Further delimiting Garcia, the Tenth Circuit issued another unpublished decision, Kimes v. Commissioner, SSA, 817 Fed.Appx. 654 (10th Cir. 2020), albeit in the harmless error context, calling 16, 000 jobs “a relatively low number[.]” Id. at 659. In sum, the Court followed the controlling law in this case and is unpersuaded that Garcia requires this Court's judgment to be altered or amended.
As the Court has not misapprehended the facts, the Commissioner's position, or the controlling law, the Commissioner has not met the standard for relief under Rule 59(e).
B. The Commissioner's arguments were or could have been raised before entry of judgment in this case.
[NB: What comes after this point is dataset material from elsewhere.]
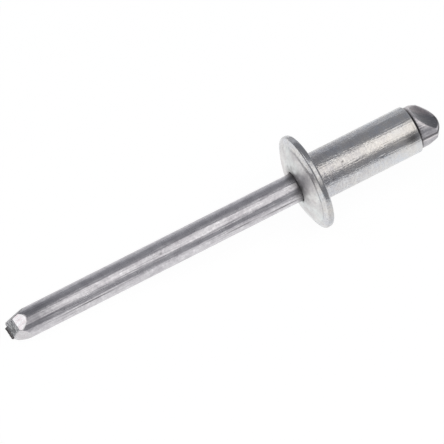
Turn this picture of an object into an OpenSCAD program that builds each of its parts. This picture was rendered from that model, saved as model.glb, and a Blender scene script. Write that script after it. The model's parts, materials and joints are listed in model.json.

Apart from its substantive inadequacy, the Commissioner's motion is procedurally barred. Rule 59 “may not be used to relitigate old matters, or to raise arguments or present evidence that could have been raised prior to the entry of judgment[, ]” Nelson, 921 F.3d at 929 (quoting Exxon Shipping Co. v. Baker, 554 U.S. 471, 485 n.5 (2008)). To grant a Rule 59 motion which only reargues or elaborates on arguments already decided or which could have been raised prior to entry of judgment is an abuse of discretion. See Id. at 930. Citation to Garcia does not rejuvenate the Commissioner's original arguments, not only because Garcia is distinguishable, but also because the Commissioner could have alerted the Court to Garcia before entry of judgment; the Tenth Circuit filed Garcia on June 24, 2020, before judgment was entered in this case on July 7, 2020. [Doc. 31]. Therefore, to rely upon Garcia and amend this judgment would be an abuse of discretion.
III. CONCLUSION AND ORDER
Wherefore, because the Commissioner failed to meet the requirements of Rule 59 to amend a judgment, the Court denies his Motion. [Doc. 30]. The Court's judgment is undisturbed, and this case is remanded to the Administration for further fact finding consistent with Trimiar.